Well, it finally happened. Another perfectly average judge decided to go full kamikaze on her legal career — all in the name of TDS (Trump Derangement Syndrome). Congratulations, Milwaukee! You've got your own headline-grabbing judicial flameout: Judge Hannah Dugan.
Let’s rewind to April 18. A small band of federal officers — you know, the kind who arrest people wanted for serious crimes — showed up at the Milwaukee County Courthouse. They weren’t in riot gear or swinging battering rams. Nope, just six plainclothes feds quietly trying to pick up a guy named Flores-Ruiz, who was already in court on domestic violence charges. A perfect opportunity, right? The guy was literally *gift-wrapped* for pickup.
But wait. Enter Judge Hannah Dugan, stage far-left.
Apparently deciding that enforcing federal law is now optional — or maybe just less important than her personal feelings about Donald Trump — Judge Dugan dove in headfirst to obstruct the arrest. That’s right. Instead of letting the officers do their job, she played interference, like a defensive lineman with a gavel. Then, just to really earn her merit badge in obstruction of justice, she allegedly helped Flores-Ruiz escape.
Yes, escape. Like in a movie. Only dumber.

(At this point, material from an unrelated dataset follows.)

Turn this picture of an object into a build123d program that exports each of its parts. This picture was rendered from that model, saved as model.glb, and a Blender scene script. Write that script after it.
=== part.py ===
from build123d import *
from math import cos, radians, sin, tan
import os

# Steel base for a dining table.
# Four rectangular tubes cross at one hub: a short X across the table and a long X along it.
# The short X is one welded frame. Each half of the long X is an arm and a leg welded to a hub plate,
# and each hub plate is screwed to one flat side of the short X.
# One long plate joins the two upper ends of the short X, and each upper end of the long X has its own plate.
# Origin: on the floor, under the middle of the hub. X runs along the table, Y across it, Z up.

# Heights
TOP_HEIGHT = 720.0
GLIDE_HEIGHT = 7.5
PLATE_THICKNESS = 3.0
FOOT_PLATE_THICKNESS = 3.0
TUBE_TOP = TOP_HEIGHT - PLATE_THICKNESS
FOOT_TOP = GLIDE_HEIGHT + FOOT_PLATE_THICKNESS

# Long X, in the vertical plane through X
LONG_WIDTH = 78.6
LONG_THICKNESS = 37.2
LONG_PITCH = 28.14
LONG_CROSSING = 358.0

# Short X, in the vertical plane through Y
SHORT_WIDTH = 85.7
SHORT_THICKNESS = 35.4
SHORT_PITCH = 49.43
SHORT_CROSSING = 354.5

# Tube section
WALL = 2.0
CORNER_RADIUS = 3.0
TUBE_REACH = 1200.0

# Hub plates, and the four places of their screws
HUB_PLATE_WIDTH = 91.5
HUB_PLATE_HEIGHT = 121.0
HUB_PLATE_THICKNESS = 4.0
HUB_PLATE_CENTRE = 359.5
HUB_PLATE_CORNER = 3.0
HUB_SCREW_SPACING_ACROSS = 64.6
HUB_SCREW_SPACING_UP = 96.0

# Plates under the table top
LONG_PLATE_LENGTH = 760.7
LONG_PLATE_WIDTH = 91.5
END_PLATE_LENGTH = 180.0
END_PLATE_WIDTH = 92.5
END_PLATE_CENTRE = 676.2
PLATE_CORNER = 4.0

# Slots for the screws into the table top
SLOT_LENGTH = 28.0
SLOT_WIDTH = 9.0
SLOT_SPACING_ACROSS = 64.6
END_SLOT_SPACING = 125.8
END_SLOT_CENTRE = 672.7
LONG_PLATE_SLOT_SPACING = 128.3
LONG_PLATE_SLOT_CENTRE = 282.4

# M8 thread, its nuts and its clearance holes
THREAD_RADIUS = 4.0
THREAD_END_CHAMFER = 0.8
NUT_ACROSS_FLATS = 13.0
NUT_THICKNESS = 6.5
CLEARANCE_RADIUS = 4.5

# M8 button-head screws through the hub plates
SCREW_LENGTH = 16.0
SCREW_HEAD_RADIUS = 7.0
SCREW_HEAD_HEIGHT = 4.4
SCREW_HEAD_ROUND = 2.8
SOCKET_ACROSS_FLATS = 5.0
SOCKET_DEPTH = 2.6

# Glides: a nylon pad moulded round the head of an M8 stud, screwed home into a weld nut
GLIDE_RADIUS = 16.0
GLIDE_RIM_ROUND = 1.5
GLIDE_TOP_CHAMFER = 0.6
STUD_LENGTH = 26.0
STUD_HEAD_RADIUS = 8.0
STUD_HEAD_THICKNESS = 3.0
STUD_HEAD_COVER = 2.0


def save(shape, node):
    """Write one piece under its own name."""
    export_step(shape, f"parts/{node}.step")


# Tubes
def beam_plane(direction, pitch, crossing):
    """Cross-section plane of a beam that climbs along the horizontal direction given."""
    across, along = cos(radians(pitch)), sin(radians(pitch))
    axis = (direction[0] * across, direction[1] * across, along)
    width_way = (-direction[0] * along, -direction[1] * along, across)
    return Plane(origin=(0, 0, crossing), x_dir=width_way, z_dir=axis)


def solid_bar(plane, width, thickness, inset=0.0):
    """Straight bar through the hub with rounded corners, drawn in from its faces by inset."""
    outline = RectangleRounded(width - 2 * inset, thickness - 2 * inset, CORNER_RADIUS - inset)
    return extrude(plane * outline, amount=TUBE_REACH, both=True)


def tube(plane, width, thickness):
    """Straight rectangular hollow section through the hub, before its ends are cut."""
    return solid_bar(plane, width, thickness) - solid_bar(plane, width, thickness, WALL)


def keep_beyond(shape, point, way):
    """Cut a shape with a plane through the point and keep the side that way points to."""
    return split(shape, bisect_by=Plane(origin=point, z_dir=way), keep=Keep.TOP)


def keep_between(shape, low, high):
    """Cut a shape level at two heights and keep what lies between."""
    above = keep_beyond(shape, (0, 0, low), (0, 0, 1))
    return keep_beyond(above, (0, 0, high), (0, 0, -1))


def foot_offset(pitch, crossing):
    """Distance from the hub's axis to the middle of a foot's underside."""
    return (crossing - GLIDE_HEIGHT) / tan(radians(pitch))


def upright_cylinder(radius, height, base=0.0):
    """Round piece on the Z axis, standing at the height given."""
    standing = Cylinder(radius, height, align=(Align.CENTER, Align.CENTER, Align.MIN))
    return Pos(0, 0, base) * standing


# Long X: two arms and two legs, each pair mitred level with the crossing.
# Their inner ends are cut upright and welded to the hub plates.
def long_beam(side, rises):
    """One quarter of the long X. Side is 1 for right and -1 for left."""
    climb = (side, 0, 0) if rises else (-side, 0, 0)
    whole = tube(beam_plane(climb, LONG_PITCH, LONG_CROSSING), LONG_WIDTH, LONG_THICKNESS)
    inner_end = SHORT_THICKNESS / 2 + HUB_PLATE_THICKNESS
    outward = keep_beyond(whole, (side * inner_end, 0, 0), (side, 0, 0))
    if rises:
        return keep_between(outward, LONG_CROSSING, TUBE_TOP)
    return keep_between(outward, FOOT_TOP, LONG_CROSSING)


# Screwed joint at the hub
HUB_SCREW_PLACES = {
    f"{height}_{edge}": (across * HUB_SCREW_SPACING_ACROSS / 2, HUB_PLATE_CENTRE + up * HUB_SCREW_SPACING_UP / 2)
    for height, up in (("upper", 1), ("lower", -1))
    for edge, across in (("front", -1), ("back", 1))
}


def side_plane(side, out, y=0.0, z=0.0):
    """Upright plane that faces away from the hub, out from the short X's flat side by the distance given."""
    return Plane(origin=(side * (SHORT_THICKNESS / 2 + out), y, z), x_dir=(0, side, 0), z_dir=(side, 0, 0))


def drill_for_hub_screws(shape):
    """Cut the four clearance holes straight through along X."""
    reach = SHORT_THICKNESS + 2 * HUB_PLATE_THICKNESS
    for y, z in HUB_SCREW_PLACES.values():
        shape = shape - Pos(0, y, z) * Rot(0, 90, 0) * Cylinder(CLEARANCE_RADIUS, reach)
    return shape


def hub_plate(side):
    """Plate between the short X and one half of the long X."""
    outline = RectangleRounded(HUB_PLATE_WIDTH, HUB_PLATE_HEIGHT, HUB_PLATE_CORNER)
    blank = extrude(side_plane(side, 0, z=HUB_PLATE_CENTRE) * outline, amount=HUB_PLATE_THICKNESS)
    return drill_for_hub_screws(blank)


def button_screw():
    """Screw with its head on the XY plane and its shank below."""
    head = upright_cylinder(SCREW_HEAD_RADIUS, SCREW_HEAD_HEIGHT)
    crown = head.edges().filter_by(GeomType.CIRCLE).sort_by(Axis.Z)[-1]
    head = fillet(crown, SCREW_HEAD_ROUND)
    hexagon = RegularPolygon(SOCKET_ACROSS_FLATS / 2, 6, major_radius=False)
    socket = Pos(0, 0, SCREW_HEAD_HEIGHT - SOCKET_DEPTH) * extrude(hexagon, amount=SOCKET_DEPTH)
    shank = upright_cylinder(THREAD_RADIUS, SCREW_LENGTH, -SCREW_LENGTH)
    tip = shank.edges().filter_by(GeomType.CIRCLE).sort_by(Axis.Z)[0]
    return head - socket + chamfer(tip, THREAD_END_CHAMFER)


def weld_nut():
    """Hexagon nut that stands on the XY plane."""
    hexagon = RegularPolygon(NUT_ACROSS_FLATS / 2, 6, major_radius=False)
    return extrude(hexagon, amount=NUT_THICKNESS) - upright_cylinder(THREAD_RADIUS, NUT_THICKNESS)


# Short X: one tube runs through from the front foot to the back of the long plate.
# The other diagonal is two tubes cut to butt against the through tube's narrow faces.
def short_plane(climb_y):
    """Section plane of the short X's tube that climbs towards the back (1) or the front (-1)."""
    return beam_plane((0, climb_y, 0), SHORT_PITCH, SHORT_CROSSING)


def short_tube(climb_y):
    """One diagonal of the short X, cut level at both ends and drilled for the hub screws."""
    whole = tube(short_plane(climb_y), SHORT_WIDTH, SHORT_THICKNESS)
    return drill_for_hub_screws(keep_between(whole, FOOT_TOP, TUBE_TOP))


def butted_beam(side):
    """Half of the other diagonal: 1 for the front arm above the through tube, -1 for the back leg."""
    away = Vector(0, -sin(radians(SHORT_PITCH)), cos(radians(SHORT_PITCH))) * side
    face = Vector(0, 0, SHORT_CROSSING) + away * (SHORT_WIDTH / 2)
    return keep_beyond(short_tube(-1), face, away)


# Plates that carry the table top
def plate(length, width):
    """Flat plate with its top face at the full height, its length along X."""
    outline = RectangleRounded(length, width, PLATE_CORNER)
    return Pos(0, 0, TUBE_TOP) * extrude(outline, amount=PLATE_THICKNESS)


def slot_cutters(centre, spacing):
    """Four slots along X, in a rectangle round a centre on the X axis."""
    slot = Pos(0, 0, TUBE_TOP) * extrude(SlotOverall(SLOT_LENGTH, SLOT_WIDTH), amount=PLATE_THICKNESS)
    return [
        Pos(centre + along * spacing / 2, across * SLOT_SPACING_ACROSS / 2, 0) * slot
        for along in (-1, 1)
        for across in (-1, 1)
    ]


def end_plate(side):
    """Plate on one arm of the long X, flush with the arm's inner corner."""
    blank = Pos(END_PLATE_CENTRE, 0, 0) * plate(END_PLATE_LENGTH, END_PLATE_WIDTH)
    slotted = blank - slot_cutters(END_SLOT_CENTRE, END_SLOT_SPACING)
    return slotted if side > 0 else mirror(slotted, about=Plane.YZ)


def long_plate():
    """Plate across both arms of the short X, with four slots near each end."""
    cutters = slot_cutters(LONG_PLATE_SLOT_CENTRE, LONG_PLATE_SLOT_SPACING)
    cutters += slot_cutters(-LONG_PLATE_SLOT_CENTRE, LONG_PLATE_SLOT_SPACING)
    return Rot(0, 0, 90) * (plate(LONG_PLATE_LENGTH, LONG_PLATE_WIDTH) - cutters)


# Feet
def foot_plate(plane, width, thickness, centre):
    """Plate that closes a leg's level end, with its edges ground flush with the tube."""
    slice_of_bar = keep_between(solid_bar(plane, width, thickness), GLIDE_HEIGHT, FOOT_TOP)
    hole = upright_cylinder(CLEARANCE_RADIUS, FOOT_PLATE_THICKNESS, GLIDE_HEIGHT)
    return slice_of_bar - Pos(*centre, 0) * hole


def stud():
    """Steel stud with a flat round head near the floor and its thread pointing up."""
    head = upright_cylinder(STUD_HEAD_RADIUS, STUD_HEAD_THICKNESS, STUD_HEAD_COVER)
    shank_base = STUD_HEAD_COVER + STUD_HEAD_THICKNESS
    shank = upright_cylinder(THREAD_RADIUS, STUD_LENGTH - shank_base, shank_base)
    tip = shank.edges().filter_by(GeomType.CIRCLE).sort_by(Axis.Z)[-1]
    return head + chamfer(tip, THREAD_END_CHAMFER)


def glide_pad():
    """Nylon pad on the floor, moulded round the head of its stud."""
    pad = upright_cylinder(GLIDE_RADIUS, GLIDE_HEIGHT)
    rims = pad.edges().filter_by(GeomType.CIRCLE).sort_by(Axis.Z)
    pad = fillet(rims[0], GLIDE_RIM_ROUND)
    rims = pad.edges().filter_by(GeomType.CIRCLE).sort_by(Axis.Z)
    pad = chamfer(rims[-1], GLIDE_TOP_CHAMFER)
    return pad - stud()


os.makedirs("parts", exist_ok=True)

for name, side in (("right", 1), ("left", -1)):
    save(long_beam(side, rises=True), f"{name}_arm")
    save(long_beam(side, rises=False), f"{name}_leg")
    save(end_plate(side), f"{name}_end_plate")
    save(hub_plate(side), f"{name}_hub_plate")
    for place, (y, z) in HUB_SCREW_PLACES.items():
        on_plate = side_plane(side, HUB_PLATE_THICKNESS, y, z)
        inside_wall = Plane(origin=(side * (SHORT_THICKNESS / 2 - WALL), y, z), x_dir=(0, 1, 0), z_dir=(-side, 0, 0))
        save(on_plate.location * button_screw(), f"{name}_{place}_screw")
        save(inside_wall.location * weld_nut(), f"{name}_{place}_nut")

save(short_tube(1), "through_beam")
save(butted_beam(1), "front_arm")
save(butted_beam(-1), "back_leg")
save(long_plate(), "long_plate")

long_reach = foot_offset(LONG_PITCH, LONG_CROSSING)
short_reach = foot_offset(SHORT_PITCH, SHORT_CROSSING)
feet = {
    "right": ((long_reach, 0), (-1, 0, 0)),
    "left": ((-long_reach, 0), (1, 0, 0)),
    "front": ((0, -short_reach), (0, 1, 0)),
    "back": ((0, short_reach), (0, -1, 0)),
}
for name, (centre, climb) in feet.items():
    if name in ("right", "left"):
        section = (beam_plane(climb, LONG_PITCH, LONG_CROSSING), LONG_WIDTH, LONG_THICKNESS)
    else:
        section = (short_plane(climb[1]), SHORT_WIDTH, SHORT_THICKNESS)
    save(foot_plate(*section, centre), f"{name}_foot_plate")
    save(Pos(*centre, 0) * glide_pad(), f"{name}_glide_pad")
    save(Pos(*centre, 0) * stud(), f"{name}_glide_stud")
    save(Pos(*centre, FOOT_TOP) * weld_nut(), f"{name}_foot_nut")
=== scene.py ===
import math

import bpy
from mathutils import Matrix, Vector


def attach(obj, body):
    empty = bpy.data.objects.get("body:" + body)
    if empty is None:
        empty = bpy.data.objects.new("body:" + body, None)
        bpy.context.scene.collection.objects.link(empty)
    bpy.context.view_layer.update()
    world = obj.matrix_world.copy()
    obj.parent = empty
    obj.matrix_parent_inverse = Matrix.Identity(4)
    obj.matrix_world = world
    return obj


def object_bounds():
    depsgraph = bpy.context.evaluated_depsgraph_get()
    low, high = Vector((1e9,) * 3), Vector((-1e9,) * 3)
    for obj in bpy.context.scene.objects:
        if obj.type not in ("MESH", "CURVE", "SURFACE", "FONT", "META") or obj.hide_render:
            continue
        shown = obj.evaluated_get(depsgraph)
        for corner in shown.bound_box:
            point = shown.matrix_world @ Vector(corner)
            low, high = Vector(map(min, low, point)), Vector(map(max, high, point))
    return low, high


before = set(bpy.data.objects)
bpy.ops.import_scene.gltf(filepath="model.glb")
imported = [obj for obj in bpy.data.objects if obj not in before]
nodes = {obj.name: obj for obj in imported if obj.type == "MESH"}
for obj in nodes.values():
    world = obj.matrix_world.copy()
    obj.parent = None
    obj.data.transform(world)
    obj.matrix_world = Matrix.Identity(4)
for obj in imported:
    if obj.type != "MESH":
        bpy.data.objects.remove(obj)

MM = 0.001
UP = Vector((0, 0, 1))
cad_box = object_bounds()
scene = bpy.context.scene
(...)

Was this a bold stand for civil rights? A noble act of resistance? Nah. It was a middle-aged meltdown in real time — a woman so consumed by her hatred for Trump-era immigration enforcement that she chose career suicide on the altar of political theater.
You almost want to feel bad for her. Almost.

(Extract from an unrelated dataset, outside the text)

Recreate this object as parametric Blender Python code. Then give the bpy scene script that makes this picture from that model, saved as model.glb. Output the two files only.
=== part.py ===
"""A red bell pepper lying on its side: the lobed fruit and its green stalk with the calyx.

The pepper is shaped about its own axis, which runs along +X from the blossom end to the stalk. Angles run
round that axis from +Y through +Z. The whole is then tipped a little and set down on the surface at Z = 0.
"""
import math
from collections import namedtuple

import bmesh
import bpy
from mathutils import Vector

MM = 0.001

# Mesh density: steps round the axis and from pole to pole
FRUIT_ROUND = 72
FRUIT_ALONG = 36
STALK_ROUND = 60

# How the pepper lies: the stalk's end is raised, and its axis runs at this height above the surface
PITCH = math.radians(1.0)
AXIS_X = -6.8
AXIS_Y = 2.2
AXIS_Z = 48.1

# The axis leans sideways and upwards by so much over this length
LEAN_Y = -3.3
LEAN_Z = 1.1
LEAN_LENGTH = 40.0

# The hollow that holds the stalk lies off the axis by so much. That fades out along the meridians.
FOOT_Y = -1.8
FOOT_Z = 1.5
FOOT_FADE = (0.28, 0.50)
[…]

Because here’s the punchline: Flores-Ruiz wasn’t some helpless dreamer being wrongfully targeted. He was a fugitive. From justice. But hey, facts are such buzzkills when you're suffering a severe episode of TDS.

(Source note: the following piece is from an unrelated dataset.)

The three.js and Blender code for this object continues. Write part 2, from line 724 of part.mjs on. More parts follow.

So here we are. Judge Hannah Dugan — once robed in honor, now possibly disrobed by indictment — lit the fuse on her career and watched it burn in a spectacular display of self-righteous lunacy. Whether or not federal charges come, her credibility is already smoldering like a Wisconsin brat left too long on the grill.
If anyone ever writes a handbook on How to Ruin Your Life in Under 10 Minutes: The Bench Edition, Dugan’s got the first chapter locked down.